1 Corinthians 14:4-16
For if I pray in a tongue, my spirit prays but my mind is unproductive. What should I do then? I will pray with the spirit, but I will pray with the mind also; I wil sing praise with the spirit, but I will sing praise with the mind also. Otherwise, if you say a blessing with the spirit, how can anyone in the position of an outsider say the “Amen” to your thanksgiving, since the outsider does not know what you are saying?
Mark 6:30-34; 53-56
The apostles gathered around Jesus, and told him all that they had done and taught. He said to them, “Come away to a deserted place all by yourselves and rest a while.” For many were coming and going, and they had no leisure even to eat. And they went away in the boat to a deserted place by themselves.
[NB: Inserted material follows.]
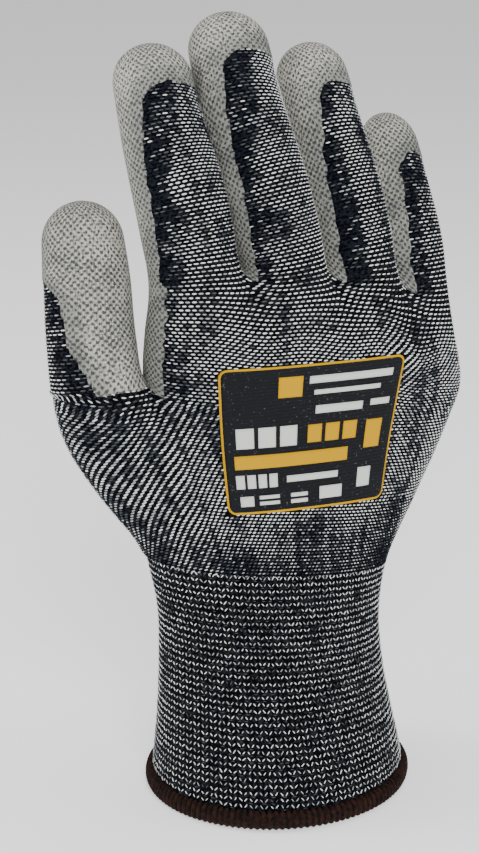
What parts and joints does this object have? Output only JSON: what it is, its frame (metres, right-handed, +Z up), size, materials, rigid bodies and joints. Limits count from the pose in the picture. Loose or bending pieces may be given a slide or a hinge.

Now many saw them going and recognized them, and they hurried there on foot from all the towns and arrived ahead of them. As he went ashore, he saw a great crowd; and he had compassion for them, because they were like sheep without a shepherd; and he began to teach them many things. When they had crossed over, they came to land at Gennesaret and moored the boat. When they got out of the boat, people at once recognized him, and rushed about that whole region and began to bring the sick on mats to wherever they heard he was. And wherever he went, into villages or cities or farms, they laid the sick in the marketplaces, and begged him that they might touch even the fringe of his cloak; and all who touched it were healed.